Looking ahead, the trajectory of price decoupling will depend on several factors. Hydrological conditions are likely to normalise in the second half of the year, reducing the supply-driven price advantage in the WB6. At the same time, increased solar generation during the summer months may introduce new volatility patterns, potentially creating periods of surplus in both EU and non-EU markets. The evolution of EU ETS prices will also play a critical role, as CBAM costs are directly linked to carbon market dynamics. Finally, regulatory clarity—particularly regarding the treatment of transit flows and the potential refinement of emission factor methodologies—will influence how market participants adapt to the new environment.
What is already clear is that Q1 2026 represents more than a transitional phase. The observed breakdown in price correlation, the persistence of wide spreads, and the weakening of arbitrage mechanisms collectively point to a structural redefinition of Southeast Europe’s electricity market. The region is no longer operating as a loosely integrated extension of the EU market but is beginning to exhibit characteristics of a segmented system, where cross-border trade is constrained not by physical limitations but by policy-induced cost barriers.
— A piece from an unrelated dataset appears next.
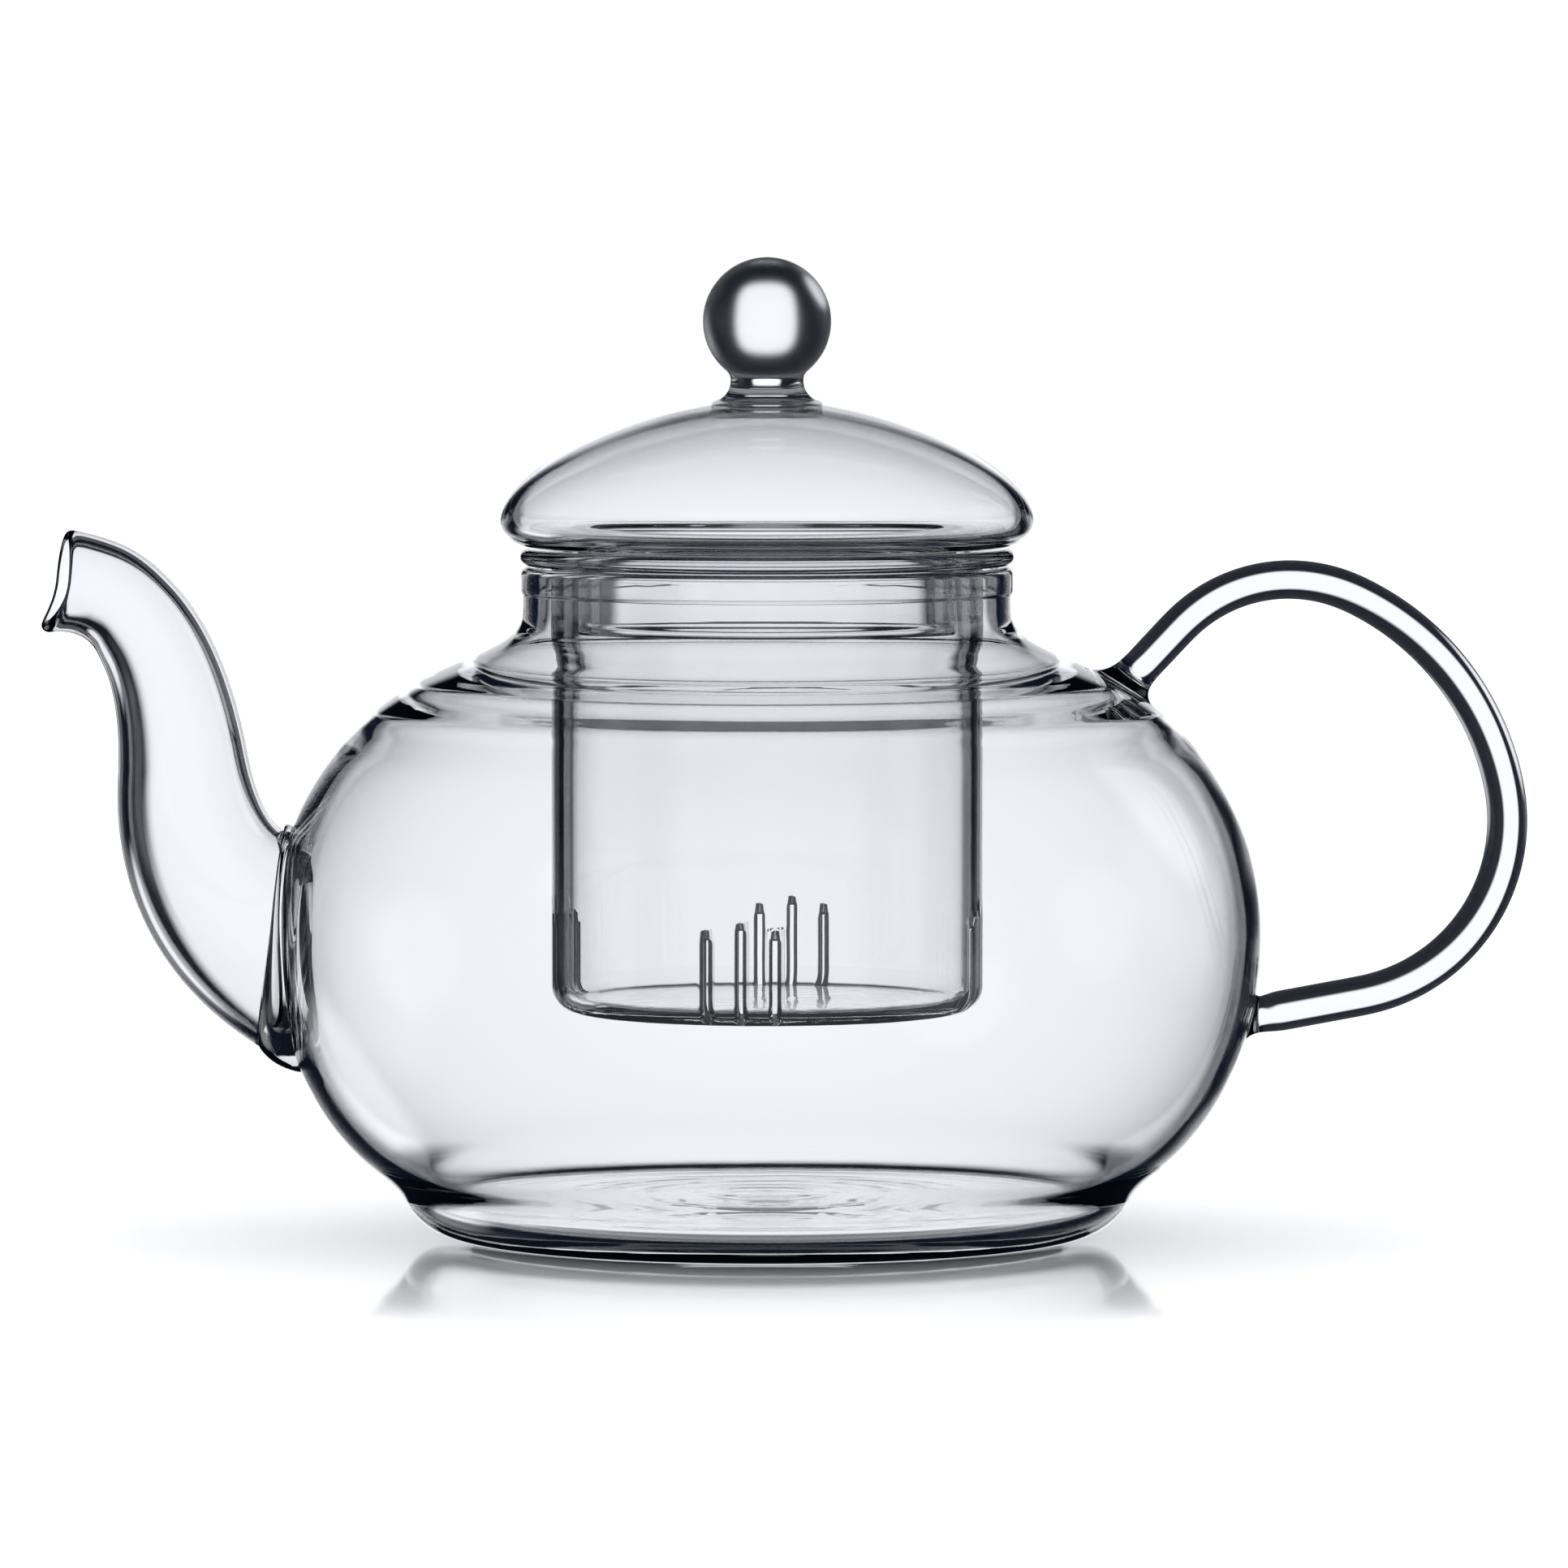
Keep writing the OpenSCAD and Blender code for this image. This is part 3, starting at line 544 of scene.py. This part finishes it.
def padSkin(foot, atEnd, padR, stand, halfCols, halfRows):
    # a concave skirt from a ring on the body up to the rod, tangent to the rod
    share = shareAt(outer, foot[1])
    edge = window(0, share, halfCols, halfRows)
    step = runOf(outer)[-1]
    spots = onSkin(outer, edge["turn"], edge["share"])
    psi = np.arctan2(spots[:, 1], (edge["share"] - share) * step)
    ringShare = share + padR * np.cos(psi) / step
    ringTurn = np.arcsin(padR * np.sin(psi) / onWall(outer, ringShare)[0])
    ring = onSkin(outer, ringTurn, ringShare)
    k = rodStop if atEnd else rodStart
    top = rodRings(rodPath, rodSize, np.pi - psi if atEnd else psi)[k]
    way = np.gradient(rodPath, axis=0)[k]
    away = np.array([way[0], 0, way[1]]) / np.linalg.norm(way) * (-1 if atEnd else 1)
    middle = np.array([foot[0], 0, foot[1]])
    t = np.linspace(0, 1, 21)[:, None, None]
    pulled = ring + s["padPull"] * (middle - ring)
    held = top - s["padHold"] * stand * away
    skirt = (1 - t)**3 * ring + 3 * t * (1 - t)**2 * pulled + 3 * t**2 * (1 - t) * held + t**3 * top
    return edge, ringTurn, ringShare, tube(skirt)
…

For investors, traders, and system operators, this shift demands a recalibration of strategies. Price signals can no longer be assumed to converge, arbitrage opportunities are conditional on carbon cost dynamics, and market risk is increasingly shaped by regulatory factors rather than purely economic ones. The integration narrative that has defined Southeast Europe’s energy markets over the past decade is entering a new phase—one where decarbonisation policy and market design intersect in ways that fundamentally alter the rules of engagement.